Most first-timers are already talking about coming back before they've taken off the helmet. Some book their next ride while they're still covered in dust. A few bring their partner, their kids, or their friends the next time. That repeat pattern is the best signal I have that the training process works — not because I say it does, but because people come back and bring the people they care about.
Getting Here
We're based in Valle de Guadalupe on the Ruta del Vino, at km 70 on the Carretera Federal. If you're coming from Ensenada, you're 30 minutes away. From Tecate, 45 minutes. From San Diego via either border crossing, about 2 hours total. We have detailed route guides for day trips from Ensenada and the Tecate route if you want to plan the full logistics.
If you're still on the fence — good. That means you're taking it seriously. Read the FAQ, look at the bikes, check what to wear, and when you're ready, book a spot. No payment until the ride is done and we've earned it.
Ready for Your First Ride?
No experience needed.

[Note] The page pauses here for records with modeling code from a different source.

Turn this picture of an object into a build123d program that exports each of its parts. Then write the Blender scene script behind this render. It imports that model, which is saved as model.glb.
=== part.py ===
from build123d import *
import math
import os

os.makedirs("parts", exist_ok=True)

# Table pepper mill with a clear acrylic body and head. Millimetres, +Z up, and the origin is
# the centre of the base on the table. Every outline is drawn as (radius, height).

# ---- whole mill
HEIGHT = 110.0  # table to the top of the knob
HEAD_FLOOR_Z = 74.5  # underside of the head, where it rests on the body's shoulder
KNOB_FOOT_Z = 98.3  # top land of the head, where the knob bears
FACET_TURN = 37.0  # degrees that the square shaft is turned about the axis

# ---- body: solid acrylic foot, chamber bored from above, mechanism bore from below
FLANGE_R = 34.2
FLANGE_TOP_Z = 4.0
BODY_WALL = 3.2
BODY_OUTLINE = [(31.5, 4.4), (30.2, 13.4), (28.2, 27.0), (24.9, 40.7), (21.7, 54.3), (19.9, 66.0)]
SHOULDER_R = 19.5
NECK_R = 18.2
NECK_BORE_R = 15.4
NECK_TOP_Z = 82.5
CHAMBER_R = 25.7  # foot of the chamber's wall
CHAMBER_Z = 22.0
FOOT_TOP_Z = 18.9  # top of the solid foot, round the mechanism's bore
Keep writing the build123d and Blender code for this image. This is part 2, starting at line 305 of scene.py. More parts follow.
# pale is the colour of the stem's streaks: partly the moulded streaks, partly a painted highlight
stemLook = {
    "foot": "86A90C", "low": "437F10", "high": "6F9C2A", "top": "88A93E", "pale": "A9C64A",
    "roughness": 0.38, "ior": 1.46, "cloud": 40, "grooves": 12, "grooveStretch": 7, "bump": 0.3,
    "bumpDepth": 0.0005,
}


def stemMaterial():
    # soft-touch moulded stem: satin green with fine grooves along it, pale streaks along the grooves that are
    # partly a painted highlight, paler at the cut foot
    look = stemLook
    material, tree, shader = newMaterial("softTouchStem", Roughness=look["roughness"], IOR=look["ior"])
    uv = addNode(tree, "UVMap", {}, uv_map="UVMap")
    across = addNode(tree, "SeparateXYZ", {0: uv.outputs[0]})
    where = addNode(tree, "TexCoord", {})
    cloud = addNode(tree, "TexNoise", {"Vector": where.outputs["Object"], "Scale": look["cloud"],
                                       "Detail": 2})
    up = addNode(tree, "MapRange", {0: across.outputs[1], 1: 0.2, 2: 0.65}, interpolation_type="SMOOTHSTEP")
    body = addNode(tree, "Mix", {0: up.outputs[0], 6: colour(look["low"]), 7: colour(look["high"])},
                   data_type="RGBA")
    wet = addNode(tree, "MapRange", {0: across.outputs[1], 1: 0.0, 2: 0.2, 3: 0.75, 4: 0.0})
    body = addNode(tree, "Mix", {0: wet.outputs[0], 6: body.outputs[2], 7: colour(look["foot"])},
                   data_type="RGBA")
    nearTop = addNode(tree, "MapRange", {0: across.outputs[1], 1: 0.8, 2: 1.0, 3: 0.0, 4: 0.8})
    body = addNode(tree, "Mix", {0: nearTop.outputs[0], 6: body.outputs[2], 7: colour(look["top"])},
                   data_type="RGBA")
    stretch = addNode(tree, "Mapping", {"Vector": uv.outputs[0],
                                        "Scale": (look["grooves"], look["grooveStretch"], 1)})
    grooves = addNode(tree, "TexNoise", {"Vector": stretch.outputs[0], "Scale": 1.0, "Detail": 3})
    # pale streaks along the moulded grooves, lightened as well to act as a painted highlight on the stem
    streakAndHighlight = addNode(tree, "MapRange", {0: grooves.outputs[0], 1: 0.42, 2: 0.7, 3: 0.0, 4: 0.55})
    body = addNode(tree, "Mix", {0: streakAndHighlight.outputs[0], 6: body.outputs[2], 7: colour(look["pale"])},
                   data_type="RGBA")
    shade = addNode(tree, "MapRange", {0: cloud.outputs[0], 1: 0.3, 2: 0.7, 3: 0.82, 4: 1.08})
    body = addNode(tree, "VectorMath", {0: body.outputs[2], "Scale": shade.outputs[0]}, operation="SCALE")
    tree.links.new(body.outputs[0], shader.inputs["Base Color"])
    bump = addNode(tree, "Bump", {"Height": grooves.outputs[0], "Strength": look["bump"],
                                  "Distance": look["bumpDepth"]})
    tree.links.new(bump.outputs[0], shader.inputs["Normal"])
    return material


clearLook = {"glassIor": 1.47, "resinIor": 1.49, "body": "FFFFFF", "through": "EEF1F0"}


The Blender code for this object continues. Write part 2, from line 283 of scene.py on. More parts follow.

Training is mandatory — and that's a good thing. Book your session and we'll handle the rest.
Book Your First RideThings No One Warns You About
The bike is heavier than you think. A Honda CRF 250 weighs 229 lbs. When you first sit on it and put your feet down, it feels substantial. That initial weight anxiety fades within 5 minutes of riding — once the bike is moving, it balances itself. I'll show you the exact technique for holding the bike at a stop without straining.
Standing is easier than sitting. Every beginner wants to sit on the seat the entire time. On a dirt bike, you actually have more control standing on the foot pegs. Your legs become shock absorbers, your weight drops into the bike's center of gravity, and you can see further ahead. It feels unnatural for about 10 minutes, then you'll wonder why anyone sits down.
You'll use muscles you forgot you had. Even a 90-minute ride will leave you feeling it the next day — forearms from gripping, legs from standing, core from balance. It's a workout disguised as an adventure. Stay hydrated during breaks and stretch after the ride.
The mental clarity is addictive. On a dirt bike, there is no room for your phone, your inbox, or your to-do list. The trail demands 100% of your attention at all times. Riders consistently tell us it's the most present they've felt in months. Some compare it to meditation, but louder and dirtier.
The Difference Between "Surviving" and "Riding"
Most dirt bike tour operators in Baja hand you a helmet and point you toward the trail. Their logic: the bike is easy enough, the trail is gentle enough, you'll figure it out. That approach works for flat vineyard ATV circuits. It fails on real dirt bike terrain.
Our training session teaches four things that transform the ride. First, clutch control — how to start, stop, and modulate speed without stalling. Second, braking — front brake technique, rear brake technique, and when to use which. Third, body position — why standing beats sitting, where to look, how to shift weight. Fourth, trail awareness — reading terrain, choosing lines, understanding what the ground is telling you.
These aren't abstract concepts. I demonstrate each one, then watch you practice until the movements are natural. By the time you hit the actual trail, you're not learning how to ride — you're riding. The trail becomes the adventure, not the obstacle.
The difference shows in the smiles. Untrained riders white-knuckle the whole experience and describe it as "scary but fun." Trained riders flow with the bike and describe it as "the best thing I did in Baja." Same trails, same bikes — completely different experience.
What First-Timers Always Ask
"Will I fall?" — Maybe. Falls at trail speed on soft dirt are usually gentle — not like crashing a road bike on asphalt. The body armor is there for a reason, and most falls at beginner pace result in nothing more than a funny story and a dusty shoulder.
"Am I fit enough?" — Dirt biking is more physical than people expect. Your arms, core, and legs all work. But we adjust the ride to your fitness. If you can walk up a flight of stairs without getting winded, you'll handle the Vineyard Trail just fine. The Mountain Ridge requires more stamina.
"What if I can't get the hang of it?" — In hundreds of first-time riders, I've never had someone who couldn't ride after training. Some take 15 minutes to click, some take 40. The training adapts to your pace. If you're struggling with one skill, we spend more time on it before moving on. Nobody gets pushed onto a trail until both of us are confident.
The Problem with "Follow Me" Tours
Most dirt bike tour operators in Baja will hand you a bike, point at a trail, and say "follow me." It works until it doesn't — and when it doesn't, it's usually the rider who pays the price. An untrained rider on an unfamiliar bike on unfamiliar terrain has three options: go too slow and feel left behind, go too fast and overcorrect, or freeze when something unexpected happens. None of these are fun.
The guide is ahead of you, can't see your body position, doesn't know your anxiety level, and can't coach you through the moment. Riders come back shaken, not exhilarated. They describe "surviving" instead of "riding." That's a failure of the operator, not the rider.
Our training method isn't a 5-minute safety briefing with a helmet lecture. It's a genuine skill-building session. We assess your physical comfort on the bike, teach you throttle control, braking technique, body positioning, and vision — where to look through a turn, not at the obstacle you're trying to avoid. By the time we hit the real trails, you have 20-30 minutes of coached riding under your belt.
The difference shows in the smiles. Untrained riders white-knuckle the whole experience and describe it as "scary but fun." Trained riders flow with the bike and describe it as "the best thing I did in Baja." Same trails, same bikes — completely different experience because of 20 minutes of preparation.